** START OF Given data **
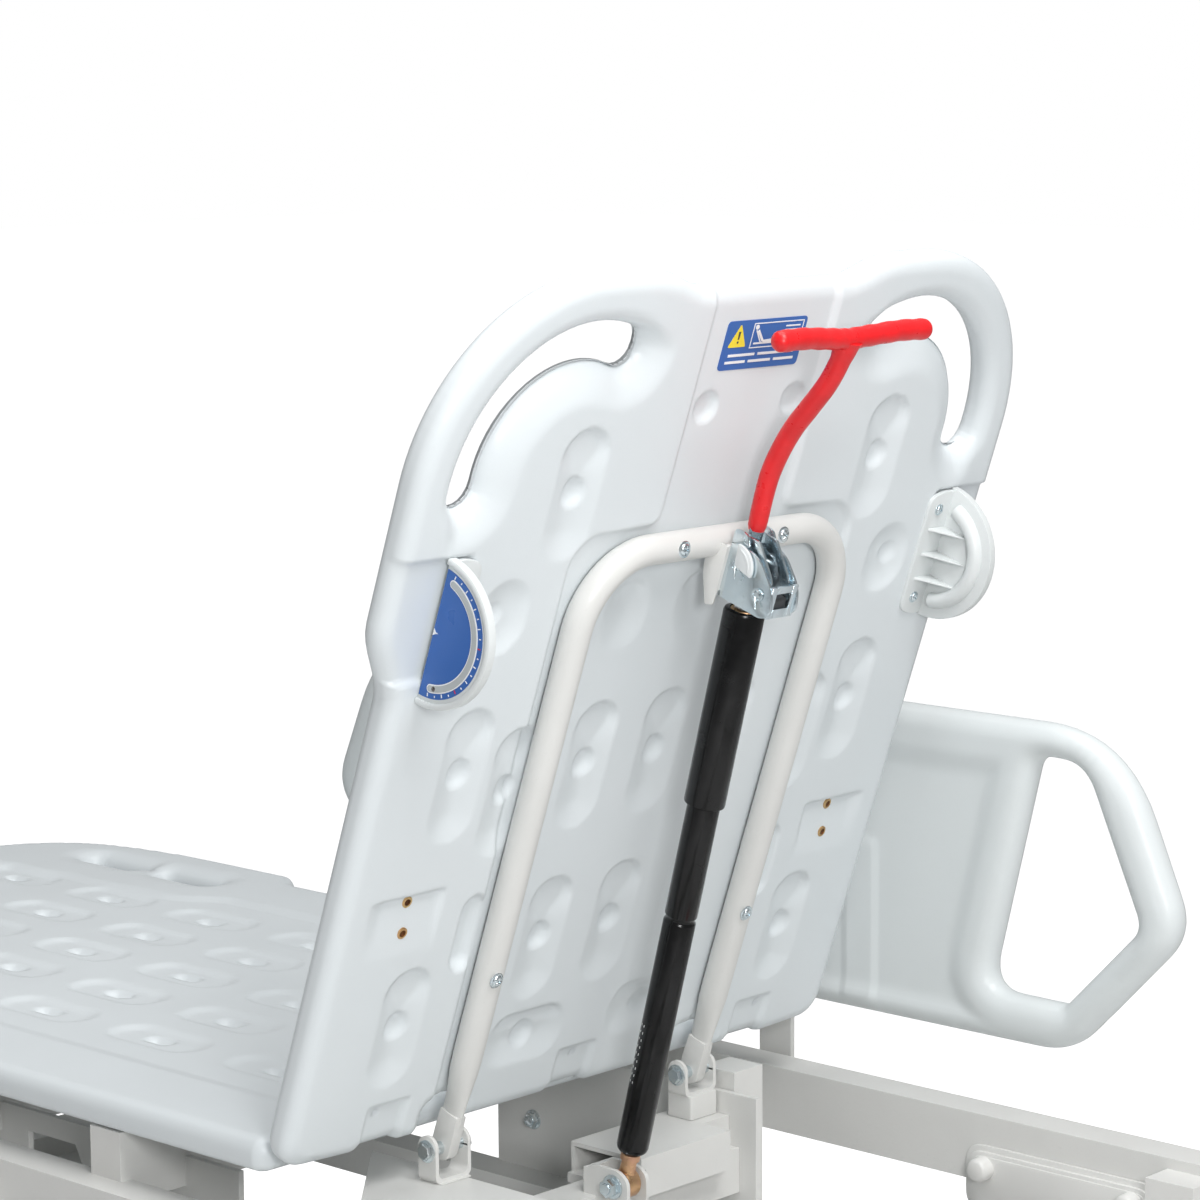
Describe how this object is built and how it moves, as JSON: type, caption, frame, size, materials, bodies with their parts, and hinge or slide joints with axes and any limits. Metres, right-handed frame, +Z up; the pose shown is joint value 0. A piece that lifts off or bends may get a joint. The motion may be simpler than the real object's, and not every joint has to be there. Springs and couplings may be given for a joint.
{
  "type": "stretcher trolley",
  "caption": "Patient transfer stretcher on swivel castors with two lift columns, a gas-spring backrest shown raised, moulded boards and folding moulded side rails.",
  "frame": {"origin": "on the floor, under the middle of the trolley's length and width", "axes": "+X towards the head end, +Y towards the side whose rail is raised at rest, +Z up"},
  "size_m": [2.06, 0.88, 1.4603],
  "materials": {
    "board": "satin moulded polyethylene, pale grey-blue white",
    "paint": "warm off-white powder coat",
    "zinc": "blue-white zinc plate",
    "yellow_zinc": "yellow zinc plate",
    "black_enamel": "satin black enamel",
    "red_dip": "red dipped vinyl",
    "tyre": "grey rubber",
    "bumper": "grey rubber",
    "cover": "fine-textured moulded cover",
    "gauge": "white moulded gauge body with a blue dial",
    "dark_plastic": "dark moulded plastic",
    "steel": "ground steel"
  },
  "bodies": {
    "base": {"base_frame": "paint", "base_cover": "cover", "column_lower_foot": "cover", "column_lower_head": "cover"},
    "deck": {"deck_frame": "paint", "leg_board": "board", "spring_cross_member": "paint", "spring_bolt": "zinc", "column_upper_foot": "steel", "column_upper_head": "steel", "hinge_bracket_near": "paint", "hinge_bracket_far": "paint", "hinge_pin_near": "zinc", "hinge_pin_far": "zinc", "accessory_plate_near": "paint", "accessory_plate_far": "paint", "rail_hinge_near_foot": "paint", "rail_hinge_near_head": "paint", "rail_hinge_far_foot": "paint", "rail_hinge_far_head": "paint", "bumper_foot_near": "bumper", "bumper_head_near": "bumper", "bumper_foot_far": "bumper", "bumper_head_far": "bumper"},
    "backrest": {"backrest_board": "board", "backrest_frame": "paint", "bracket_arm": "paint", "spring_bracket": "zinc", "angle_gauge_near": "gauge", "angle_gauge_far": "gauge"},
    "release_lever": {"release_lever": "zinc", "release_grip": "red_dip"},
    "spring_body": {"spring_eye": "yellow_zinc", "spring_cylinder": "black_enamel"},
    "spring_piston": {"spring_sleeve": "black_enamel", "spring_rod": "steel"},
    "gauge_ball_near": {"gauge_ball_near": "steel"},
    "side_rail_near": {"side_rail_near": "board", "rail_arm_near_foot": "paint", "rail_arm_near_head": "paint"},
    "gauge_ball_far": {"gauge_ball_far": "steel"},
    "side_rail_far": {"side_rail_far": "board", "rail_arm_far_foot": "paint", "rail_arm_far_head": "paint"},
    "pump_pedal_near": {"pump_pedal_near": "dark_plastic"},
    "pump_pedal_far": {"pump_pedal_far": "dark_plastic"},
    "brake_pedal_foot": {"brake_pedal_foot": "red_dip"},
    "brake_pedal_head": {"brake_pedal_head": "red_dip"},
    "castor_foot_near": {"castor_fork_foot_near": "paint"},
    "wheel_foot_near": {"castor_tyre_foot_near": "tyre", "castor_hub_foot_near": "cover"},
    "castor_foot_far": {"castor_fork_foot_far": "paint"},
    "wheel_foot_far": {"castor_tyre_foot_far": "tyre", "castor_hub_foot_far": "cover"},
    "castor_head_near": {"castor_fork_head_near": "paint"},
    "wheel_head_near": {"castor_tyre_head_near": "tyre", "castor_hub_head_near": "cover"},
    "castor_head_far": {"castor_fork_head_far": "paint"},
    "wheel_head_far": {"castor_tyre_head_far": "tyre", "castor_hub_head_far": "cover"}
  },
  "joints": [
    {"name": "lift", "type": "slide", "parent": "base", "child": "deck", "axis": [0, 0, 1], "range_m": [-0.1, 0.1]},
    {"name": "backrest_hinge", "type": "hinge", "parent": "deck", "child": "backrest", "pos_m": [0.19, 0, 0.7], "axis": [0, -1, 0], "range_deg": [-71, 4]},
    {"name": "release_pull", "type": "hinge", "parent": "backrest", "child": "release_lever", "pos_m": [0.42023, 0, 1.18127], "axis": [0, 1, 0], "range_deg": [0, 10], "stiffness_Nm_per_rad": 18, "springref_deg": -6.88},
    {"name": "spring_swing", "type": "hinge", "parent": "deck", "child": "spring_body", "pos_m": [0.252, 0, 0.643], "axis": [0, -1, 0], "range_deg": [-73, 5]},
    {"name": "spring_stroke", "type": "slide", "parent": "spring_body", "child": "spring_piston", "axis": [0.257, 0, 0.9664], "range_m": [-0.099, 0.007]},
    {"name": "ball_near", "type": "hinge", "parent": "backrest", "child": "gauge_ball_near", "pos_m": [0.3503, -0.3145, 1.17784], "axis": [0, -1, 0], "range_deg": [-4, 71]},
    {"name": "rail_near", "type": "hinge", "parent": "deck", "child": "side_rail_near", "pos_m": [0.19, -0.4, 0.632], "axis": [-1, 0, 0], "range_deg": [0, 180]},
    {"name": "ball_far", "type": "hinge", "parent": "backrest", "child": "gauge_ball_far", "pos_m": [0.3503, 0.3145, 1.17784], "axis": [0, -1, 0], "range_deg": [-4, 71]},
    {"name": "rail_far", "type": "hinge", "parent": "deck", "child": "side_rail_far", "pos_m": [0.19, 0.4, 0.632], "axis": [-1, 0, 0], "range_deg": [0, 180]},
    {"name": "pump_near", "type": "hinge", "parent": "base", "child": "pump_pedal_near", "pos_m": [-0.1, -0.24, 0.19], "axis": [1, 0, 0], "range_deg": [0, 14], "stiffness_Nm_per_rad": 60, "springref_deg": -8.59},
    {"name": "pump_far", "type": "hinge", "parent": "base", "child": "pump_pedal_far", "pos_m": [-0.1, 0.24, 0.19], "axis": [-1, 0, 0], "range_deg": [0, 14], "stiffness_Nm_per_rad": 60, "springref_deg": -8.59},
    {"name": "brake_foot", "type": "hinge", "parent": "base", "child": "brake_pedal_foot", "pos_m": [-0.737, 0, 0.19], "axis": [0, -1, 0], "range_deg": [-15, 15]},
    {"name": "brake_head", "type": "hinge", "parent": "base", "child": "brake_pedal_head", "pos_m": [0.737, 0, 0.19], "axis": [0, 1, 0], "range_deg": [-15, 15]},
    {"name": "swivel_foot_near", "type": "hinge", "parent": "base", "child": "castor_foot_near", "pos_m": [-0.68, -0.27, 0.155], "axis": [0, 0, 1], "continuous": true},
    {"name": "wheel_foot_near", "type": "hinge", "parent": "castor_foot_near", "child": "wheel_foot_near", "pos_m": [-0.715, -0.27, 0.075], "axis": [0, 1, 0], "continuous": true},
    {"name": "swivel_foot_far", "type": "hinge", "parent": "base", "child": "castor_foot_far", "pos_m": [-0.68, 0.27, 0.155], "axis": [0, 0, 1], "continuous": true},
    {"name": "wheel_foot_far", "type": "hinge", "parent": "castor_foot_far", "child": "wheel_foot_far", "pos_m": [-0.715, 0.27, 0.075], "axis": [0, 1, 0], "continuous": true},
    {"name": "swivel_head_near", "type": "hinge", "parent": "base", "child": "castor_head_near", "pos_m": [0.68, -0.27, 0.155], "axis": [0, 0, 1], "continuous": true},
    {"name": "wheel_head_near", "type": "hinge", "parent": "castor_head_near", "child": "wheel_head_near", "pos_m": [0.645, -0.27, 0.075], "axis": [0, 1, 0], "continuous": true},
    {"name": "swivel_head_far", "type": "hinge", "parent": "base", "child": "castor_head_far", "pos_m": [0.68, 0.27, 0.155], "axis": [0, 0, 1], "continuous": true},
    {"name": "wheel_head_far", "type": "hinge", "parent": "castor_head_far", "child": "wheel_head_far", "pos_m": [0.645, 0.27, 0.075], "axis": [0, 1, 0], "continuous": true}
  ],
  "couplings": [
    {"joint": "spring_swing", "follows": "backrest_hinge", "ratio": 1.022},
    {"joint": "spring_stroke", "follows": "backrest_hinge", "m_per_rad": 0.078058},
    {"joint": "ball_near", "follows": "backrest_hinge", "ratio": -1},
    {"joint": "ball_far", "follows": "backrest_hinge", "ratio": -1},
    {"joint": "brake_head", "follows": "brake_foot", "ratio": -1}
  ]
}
** END OF Given data **
Copy each line holding the word "materials" from the listing above.

Describe how this object is built and how it moves, as JSON: type, caption, frame, size, materials, bodies with their parts, and hinge or slide joints with axes and any limits. Metres, right-handed frame, +Z up; the pose shown is joint value 0. A piece that lifts off or bends may get a joint. The motion may be simpler than the real object's, and not every joint has to be there. Springs and couplings may be given for a joint.
  "materials": {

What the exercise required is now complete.